[SUPPLIED MATERIAL]
══════════════════════════════

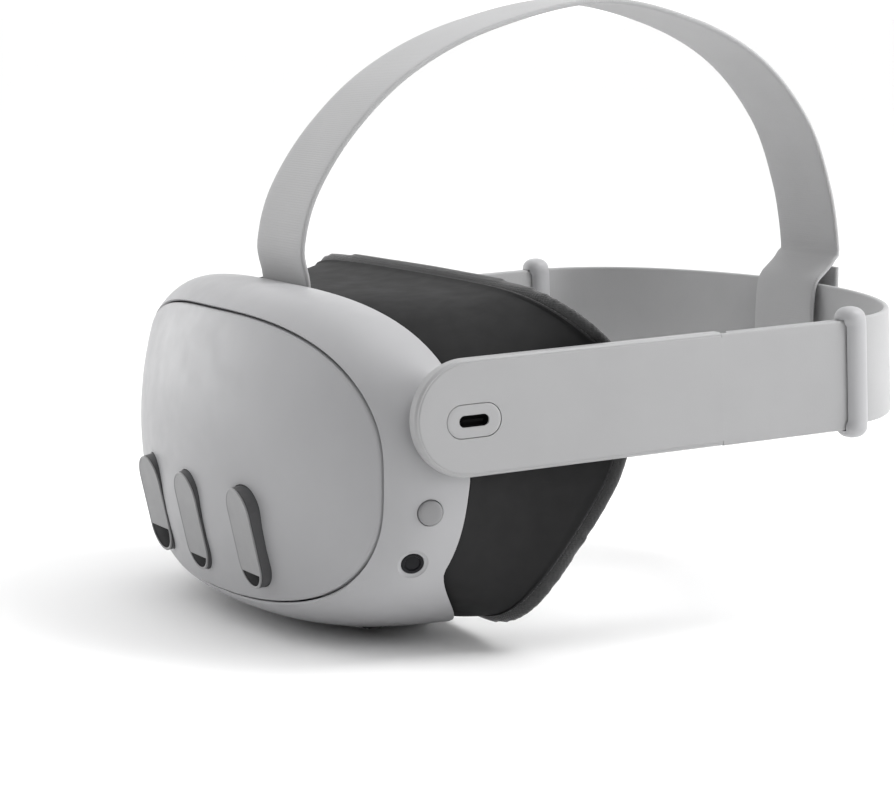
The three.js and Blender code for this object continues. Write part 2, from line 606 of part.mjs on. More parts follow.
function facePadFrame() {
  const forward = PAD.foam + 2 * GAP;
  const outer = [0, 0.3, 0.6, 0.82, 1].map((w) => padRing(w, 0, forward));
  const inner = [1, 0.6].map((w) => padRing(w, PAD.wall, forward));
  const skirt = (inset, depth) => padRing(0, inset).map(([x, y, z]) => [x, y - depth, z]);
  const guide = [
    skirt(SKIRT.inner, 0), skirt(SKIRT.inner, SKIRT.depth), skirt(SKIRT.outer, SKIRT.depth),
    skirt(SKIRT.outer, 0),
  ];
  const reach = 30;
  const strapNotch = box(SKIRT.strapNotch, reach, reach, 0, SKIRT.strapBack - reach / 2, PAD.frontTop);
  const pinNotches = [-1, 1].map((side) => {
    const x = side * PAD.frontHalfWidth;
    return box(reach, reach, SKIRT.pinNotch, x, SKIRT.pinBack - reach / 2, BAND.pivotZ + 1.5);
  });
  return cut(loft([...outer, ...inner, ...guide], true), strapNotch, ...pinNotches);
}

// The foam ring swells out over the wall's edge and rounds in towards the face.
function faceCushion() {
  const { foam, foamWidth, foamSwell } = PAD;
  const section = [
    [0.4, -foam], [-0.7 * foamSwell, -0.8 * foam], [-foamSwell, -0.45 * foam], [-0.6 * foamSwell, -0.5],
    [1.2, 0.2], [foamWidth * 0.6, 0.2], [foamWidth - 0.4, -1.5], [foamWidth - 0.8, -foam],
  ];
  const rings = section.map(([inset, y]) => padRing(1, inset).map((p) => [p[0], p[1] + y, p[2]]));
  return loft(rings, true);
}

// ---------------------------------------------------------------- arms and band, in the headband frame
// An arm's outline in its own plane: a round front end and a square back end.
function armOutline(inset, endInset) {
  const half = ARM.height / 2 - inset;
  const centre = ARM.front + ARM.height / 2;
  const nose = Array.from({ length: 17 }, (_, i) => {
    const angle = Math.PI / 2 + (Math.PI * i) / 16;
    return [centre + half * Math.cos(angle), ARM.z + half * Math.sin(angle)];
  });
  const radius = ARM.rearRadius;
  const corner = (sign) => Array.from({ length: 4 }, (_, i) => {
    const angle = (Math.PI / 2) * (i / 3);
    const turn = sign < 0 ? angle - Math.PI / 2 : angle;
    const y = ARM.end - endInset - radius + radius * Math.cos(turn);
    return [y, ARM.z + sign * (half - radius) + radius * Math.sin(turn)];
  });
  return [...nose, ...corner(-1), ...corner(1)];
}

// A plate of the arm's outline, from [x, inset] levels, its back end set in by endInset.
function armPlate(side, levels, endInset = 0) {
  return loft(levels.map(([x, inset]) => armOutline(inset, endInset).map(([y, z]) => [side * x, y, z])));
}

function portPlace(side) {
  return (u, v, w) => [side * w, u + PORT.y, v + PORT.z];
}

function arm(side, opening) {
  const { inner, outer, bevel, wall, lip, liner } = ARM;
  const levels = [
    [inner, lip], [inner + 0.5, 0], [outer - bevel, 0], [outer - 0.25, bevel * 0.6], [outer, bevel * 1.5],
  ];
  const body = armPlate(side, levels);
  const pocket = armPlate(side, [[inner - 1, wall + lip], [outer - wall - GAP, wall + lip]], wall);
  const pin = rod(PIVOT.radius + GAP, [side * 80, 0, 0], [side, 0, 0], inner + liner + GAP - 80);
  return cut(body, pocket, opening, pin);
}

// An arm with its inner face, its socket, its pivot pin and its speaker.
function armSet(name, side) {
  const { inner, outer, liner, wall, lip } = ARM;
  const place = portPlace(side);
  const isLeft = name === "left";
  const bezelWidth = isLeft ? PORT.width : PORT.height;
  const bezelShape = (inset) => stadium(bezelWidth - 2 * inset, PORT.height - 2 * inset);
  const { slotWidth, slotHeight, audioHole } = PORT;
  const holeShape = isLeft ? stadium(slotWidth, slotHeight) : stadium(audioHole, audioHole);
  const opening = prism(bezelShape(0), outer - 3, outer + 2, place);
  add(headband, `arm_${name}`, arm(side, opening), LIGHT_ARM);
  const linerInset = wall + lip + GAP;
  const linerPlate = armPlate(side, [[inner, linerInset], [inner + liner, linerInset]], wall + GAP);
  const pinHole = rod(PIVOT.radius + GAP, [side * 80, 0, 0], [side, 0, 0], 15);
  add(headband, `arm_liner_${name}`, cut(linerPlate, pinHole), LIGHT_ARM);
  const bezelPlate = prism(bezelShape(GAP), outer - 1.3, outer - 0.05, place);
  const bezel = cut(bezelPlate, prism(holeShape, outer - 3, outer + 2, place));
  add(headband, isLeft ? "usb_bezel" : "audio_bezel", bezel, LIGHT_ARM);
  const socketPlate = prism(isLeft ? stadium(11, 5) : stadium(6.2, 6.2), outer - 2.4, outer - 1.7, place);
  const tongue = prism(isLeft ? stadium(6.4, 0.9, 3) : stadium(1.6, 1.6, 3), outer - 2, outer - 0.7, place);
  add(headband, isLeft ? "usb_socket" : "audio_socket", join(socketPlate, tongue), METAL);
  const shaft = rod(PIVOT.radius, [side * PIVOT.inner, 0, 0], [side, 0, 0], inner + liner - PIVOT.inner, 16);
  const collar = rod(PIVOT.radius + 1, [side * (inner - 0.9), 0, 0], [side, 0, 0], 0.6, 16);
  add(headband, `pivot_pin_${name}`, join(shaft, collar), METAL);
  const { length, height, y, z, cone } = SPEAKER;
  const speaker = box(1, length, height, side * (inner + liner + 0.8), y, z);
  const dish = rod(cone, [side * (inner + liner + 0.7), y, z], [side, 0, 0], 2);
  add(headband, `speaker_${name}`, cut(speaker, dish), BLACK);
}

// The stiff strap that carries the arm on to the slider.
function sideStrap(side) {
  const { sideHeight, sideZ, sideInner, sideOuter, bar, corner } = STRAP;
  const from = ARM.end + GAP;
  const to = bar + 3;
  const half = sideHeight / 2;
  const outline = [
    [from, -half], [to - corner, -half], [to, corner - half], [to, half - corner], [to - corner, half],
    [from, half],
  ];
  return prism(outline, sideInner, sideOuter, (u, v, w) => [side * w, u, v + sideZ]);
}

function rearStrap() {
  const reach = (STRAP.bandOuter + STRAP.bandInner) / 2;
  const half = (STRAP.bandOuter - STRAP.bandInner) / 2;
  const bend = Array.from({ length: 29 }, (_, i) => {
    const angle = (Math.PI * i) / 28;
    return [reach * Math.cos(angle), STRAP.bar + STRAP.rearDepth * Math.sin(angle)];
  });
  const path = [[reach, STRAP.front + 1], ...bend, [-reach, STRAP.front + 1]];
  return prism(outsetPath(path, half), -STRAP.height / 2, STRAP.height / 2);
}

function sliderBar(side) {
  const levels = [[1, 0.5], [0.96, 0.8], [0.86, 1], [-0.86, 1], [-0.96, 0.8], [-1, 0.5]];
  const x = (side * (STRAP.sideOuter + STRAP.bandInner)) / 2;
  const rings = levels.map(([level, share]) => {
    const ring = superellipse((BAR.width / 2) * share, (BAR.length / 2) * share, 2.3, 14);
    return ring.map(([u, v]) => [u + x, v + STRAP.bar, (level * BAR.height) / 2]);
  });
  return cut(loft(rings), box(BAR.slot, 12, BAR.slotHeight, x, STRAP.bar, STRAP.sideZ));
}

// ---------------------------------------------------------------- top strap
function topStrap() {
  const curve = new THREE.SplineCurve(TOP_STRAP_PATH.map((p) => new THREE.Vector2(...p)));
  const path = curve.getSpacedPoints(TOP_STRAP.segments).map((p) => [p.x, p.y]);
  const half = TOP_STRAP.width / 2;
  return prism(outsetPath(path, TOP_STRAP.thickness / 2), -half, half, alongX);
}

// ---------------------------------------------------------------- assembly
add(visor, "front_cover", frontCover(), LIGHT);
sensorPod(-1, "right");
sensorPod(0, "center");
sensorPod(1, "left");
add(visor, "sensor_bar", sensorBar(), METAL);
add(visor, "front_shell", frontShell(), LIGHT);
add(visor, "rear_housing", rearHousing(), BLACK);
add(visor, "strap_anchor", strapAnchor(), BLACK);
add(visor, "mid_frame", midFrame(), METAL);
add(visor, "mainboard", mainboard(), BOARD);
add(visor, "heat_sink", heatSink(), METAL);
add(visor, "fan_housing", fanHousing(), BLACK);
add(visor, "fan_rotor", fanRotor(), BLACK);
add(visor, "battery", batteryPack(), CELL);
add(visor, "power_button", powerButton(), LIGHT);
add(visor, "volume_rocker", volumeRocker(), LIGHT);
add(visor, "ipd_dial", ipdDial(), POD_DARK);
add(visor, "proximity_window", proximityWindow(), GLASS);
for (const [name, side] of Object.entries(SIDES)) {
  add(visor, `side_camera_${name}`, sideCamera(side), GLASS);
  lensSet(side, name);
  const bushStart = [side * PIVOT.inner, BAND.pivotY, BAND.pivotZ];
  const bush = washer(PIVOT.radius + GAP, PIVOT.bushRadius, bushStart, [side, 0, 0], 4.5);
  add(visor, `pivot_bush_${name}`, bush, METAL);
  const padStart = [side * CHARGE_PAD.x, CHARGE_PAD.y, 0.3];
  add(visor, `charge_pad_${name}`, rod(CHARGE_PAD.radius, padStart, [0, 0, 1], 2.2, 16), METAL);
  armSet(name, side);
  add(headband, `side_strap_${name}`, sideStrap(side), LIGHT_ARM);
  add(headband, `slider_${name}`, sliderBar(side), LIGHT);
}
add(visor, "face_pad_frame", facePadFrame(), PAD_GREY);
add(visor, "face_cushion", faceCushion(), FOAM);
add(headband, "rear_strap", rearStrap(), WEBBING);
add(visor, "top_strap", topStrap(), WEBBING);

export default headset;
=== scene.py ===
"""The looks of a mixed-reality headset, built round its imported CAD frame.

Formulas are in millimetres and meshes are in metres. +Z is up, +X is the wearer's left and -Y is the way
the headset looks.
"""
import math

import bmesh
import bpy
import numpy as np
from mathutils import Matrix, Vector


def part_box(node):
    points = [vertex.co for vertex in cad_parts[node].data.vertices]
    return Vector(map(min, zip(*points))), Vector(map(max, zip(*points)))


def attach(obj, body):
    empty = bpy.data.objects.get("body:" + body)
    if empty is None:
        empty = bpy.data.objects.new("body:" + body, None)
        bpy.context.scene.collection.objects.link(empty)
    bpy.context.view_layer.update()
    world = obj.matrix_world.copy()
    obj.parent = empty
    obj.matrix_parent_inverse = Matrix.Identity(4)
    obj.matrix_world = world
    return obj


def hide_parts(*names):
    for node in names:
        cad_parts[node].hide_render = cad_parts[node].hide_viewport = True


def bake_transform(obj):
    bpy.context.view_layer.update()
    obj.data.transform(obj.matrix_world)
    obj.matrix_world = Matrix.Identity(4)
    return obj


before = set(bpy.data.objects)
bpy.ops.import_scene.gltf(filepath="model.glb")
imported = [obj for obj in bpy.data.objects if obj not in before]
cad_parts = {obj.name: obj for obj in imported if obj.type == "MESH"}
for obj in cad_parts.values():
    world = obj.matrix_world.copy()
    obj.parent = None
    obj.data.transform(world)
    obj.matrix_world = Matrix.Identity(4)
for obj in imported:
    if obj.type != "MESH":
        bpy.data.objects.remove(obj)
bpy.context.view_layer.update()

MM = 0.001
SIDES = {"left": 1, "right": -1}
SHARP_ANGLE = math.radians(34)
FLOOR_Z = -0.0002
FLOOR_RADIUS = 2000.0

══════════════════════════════

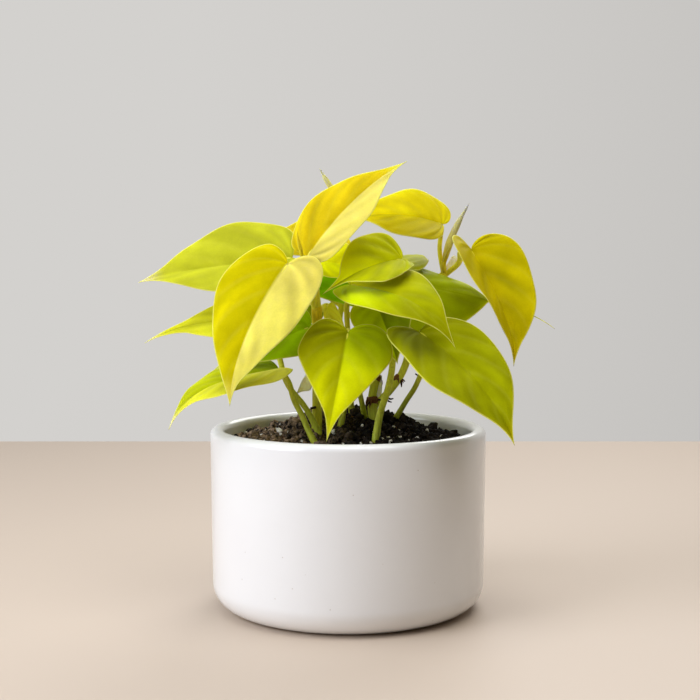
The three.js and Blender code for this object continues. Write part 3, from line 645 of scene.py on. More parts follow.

══════════════════════════════

[TASK GOAL]
Nothing outside the span should appear: copy exactly from the line with "armSet(name, side);" through the line with "before = set(bpy.data.objects)".

[EXERCISE SOLUTION]
  armSet(name, side);
  add(headband, `side_strap_${name}`, sideStrap(side), LIGHT_ARM);
  add(headband, `slider_${name}`, sliderBar(side), LIGHT);
}
add(visor, "face_pad_frame", facePadFrame(), PAD_GREY);
add(visor, "face_cushion", faceCushion(), FOAM);
add(headband, "rear_strap", rearStrap(), WEBBING);
add(visor, "top_strap", topStrap(), WEBBING);

export default headset;
=== scene.py ===
"""The looks of a mixed-reality headset, built round its imported CAD frame.

Formulas are in millimetres and meshes are in metres. +Z is up, +X is the wearer's left and -Y is the way
the headset looks.
"""
import math

import bmesh
import bpy
import numpy as np
from mathutils import Matrix, Vector


def part_box(node):
    points = [vertex.co for vertex in cad_parts[node].data.vertices]
    return Vector(map(min, zip(*points))), Vector(map(max, zip(*points)))


def attach(obj, body):
    empty = bpy.data.objects.get("body:" + body)
    if empty is None:
        empty = bpy.data.objects.new("body:" + body, None)
        bpy.context.scene.collection.objects.link(empty)
    bpy.context.view_layer.update()
    world = obj.matrix_world.copy()
    obj.parent = empty
    obj.matrix_parent_inverse = Matrix.Identity(4)
    obj.matrix_world = world
    return obj


def hide_parts(*names):
    for node in names:
        cad_parts[node].hide_render = cad_parts[node].hide_viewport = True


def bake_transform(obj):
    bpy.context.view_layer.update()
    obj.data.transform(obj.matrix_world)
    obj.matrix_world = Matrix.Identity(4)
    return obj


before = set(bpy.data.objects)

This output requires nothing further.